Several mechanical configurations make this conversion happen:
- Rack and pinion: A piston moves a toothed bar (the rack) in a straight line, which meshes with a small gear (the pinion) to create rotation. This is one of the two most common designs for pneumatic actuators.
- Vane: Similar in concept to a vane motor, a flat blade inside a sealed chamber is pushed by pressurized fluid to swing through a limited arc. The other most common pneumatic configuration.
- Linkage-driven: A standard linear cylinder connects to the output shaft through a mechanical linkage, converting the piston’s straight-line push into a turning motion.
- Scotch yoke / angled surface: A piston pushes against an angled cam or slot, translating linear movement into shaft rotation.
- Pawl and ratchet: Used in rotary indexing tables, where a back-and-forth linear stroke incrementally advances a wheel to precise positions.
Three Power Sources
Rotary actuators are categorized by what powers them, and the choice of power source shapes nearly everything about the actuator’s behavior, cost, and where it fits best.
Pneumatic
Pneumatic rotary actuators use compressed air. They’re fast, relatively simple, and inexpensive to purchase upfront. The trade-off is the infrastructure behind them: compressors, air lines, filters, and dryers all add cost and maintenance burden. Compressing air is inherently inefficient, and running compressors around the clock can drive up energy bills significantly. Typical service life runs 5 to 8 years, with annual maintenance costs between $100 and $400 due to regular seal replacements, filter changes, and leak repairs.
Hydraulic
Hydraulic actuators use pressurized oil and excel at delivering high force in a compact package. They’re the go-to choice for heavy industrial applications where enormous torque is needed. Standard rotation angles come in increments: 45, 90, 135, 180, 225, 270, 315, or 360 degrees, often adjustable via set screws at one or both ends of the stroke. The downside is that hydraulic systems can leak, require fluid maintenance, and need careful seal management.
Electric
Electric rotary actuators use a motor (typically a stepper or servo) and offer the best precision of the three types. They can achieve positioning accuracy within ±0.008 mm and repeatability finer than 0.001 mm. They consume energy only when moving, need no compressed air infrastructure, and contain fewer moving parts. Annual maintenance typically runs $20 to $100. Their service life of 8 to 15 years is roughly double that of pneumatic models. The catch is a higher purchase price, often 40 to 50 percent of total project cost compared to 20 to 30 percent for a pneumatic system.
Long-Term Cost Comparison
The upfront price difference between pneumatic and electric actuators can be misleading. Over a 10-year span, a pneumatic actuator’s total cost of ownership typically falls between $2,000 and $4,000, while an electric actuator runs $1,200 to $2,500. The savings come from three places: electric actuators skip the entire compressed air infrastructure (which can account for 20 to 30 percent of a pneumatic system’s installation cost), they use 20 to 50 percent less energy over their lifetime, and their maintenance costs are a fraction of what pneumatic systems demand. For operations that run continuously, the energy savings alone can make the business case.

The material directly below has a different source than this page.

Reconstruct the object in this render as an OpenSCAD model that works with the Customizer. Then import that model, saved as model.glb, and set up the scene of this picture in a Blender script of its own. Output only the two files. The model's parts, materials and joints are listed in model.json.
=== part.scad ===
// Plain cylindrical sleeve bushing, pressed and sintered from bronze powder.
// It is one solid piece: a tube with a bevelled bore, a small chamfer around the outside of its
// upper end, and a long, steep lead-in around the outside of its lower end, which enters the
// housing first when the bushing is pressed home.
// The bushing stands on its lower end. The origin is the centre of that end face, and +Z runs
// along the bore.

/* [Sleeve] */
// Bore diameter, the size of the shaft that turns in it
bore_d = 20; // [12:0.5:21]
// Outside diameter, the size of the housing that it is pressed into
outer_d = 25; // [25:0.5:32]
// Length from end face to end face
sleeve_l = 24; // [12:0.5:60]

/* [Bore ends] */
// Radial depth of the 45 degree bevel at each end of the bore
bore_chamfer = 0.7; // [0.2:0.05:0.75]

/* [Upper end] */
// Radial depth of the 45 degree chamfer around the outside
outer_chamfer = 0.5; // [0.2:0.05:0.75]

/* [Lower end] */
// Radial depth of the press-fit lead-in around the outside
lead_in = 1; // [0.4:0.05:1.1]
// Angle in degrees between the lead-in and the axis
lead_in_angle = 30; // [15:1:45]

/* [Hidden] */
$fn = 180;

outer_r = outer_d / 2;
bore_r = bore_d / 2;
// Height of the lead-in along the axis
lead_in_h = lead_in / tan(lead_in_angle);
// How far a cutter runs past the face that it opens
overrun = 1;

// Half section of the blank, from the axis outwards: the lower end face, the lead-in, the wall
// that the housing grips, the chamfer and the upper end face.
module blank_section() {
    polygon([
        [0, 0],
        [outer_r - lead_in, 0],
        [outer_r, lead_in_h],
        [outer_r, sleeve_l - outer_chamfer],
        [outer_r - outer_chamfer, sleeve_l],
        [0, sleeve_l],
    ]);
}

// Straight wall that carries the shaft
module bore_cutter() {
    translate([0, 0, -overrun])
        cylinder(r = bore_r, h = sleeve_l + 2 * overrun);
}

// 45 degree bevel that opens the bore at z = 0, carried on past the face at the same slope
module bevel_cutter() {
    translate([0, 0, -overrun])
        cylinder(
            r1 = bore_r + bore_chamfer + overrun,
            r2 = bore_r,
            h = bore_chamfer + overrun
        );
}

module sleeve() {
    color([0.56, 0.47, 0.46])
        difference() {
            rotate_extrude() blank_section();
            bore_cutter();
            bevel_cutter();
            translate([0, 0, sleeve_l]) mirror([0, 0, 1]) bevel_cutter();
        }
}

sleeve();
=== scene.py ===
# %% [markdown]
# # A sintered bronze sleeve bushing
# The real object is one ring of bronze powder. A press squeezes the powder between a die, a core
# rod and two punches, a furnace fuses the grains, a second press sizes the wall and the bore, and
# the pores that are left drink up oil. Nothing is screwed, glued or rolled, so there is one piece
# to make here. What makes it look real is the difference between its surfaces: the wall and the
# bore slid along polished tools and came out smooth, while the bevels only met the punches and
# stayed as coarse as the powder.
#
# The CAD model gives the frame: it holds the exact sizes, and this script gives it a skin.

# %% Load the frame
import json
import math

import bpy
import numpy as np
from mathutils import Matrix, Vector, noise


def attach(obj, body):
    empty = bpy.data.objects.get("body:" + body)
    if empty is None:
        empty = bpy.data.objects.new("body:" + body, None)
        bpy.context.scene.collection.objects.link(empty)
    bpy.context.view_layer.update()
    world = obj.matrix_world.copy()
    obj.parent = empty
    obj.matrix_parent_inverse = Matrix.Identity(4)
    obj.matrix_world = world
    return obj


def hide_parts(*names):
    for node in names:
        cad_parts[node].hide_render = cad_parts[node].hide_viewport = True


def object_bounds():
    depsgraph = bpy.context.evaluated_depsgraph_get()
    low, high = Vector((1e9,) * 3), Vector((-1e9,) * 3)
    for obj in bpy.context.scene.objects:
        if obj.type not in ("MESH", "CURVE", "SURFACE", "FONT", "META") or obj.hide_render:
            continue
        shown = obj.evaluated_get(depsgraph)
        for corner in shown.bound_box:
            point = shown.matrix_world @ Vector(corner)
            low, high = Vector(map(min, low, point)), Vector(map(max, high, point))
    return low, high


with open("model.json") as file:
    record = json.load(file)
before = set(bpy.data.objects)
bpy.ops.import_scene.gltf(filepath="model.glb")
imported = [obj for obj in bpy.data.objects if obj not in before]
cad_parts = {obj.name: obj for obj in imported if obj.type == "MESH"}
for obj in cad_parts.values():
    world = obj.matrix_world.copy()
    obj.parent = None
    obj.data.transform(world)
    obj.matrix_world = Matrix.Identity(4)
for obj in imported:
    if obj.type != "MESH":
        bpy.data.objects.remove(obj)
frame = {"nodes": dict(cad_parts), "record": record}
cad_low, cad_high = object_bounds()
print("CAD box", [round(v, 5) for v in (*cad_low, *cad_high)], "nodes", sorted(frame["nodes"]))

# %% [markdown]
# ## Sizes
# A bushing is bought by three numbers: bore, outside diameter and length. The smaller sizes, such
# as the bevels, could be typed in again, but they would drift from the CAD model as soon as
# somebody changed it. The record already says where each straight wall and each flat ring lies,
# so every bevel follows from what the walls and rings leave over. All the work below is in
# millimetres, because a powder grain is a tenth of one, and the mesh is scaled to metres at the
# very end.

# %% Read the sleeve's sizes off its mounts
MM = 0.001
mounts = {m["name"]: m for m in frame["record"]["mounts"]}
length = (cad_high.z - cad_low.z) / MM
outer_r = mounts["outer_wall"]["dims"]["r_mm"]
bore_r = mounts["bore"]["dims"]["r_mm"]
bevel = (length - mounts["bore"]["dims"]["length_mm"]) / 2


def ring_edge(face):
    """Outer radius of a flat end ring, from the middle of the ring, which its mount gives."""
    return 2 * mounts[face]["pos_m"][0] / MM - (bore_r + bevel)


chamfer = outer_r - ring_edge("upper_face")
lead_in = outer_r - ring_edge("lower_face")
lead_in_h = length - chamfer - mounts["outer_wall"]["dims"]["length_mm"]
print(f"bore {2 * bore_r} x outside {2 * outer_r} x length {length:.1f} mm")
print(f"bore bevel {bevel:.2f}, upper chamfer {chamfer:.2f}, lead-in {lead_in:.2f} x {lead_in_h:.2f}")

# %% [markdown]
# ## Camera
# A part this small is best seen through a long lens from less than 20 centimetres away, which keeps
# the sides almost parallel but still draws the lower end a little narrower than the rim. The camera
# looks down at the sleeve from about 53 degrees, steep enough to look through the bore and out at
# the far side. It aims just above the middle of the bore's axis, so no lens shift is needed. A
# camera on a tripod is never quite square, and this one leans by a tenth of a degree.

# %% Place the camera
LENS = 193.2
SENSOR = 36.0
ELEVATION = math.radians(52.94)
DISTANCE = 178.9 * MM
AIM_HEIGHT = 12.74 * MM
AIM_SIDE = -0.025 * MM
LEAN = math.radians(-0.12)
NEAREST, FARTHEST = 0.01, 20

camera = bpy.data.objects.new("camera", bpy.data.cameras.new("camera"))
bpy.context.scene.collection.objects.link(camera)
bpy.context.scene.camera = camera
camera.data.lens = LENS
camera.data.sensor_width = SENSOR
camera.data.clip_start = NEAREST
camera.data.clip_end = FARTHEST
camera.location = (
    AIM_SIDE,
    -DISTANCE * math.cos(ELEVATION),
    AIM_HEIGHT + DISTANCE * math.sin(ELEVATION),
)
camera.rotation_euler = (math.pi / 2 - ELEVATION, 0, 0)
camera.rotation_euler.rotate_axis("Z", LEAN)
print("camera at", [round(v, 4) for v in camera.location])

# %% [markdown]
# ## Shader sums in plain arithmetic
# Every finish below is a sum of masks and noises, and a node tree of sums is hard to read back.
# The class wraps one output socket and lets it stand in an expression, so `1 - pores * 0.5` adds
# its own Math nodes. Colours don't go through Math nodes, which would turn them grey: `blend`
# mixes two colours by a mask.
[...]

Where Rotary Actuators Are Used
The most visible application is valve control. In chemical plants, water treatment facilities, and oil and gas operations, rotary actuators open and close large valves with precise, repeatable positioning. A quarter-turn butterfly valve, for instance, needs exactly 90 degrees of rotation to go from fully closed to fully open, which is a perfect match for a rotary actuator’s limited-travel design.
In manufacturing, they position parts on assembly lines, rotate tooling heads, and drive indexing tables that move workpieces to exact positions for machining operations. Aerospace uses them for flight control surfaces and landing gear mechanisms. Robotics relies on them for joint articulation, where the ability to hold a position under load without continuous power draw is a major advantage.
Mounting Standards
When a rotary actuator needs to bolt onto a valve or other equipment, the international standard ISO 5211 defines exactly how the connection works. It specifies flange dimensions, bolt patterns, and the maximum torque each flange size can transmit. The standard covers 16 flange sizes, from F03 (a 46 mm diameter flange handling up to 32 Nm) all the way to F100 (handling up to 1,000,000 Nm). This standardization means you can pair actuators and valves from different manufacturers as long as both comply with the same flange designation.
Common Failure Points
Seals are by far the most frequent failure point. In aircraft hydraulic actuators, roughly 90 percent of failures and maintenance trace back to dynamic seal degradation. The same pattern holds in industrial settings, though the consequences are less dramatic. Seals fail for several interconnected reasons: the rubber compounds age and lose hardness over time as their molecular chains break down, high temperatures cause the seal material to extrude and deform, and repeated high-frequency, short-stroke cycles can break the oil film that keeps the seal lubricated, accelerating wear.
Beyond seals, backlash in gear-driven actuators (particularly rack and pinion designs) can develop as teeth wear, reducing positioning accuracy. Contamination in hydraulic and pneumatic systems, whether particulates in the fluid or moisture in the air supply, accelerates internal wear across all components. For electric actuators, gearbox lubrication is the primary maintenance concern, though it’s needed far less frequently than seal replacement in fluid-powered designs.
Keeping rotary actuators running reliably comes down to operating them within their rated temperature and pressure ranges, maintaining clean fluid or air supplies, and catching seal wear before it progresses to the point of failure. In pneumatic systems, regular inspection of air lines for leaks is particularly important since even small leaks force compressors to work harder, compounding both energy costs and wear on the entire system.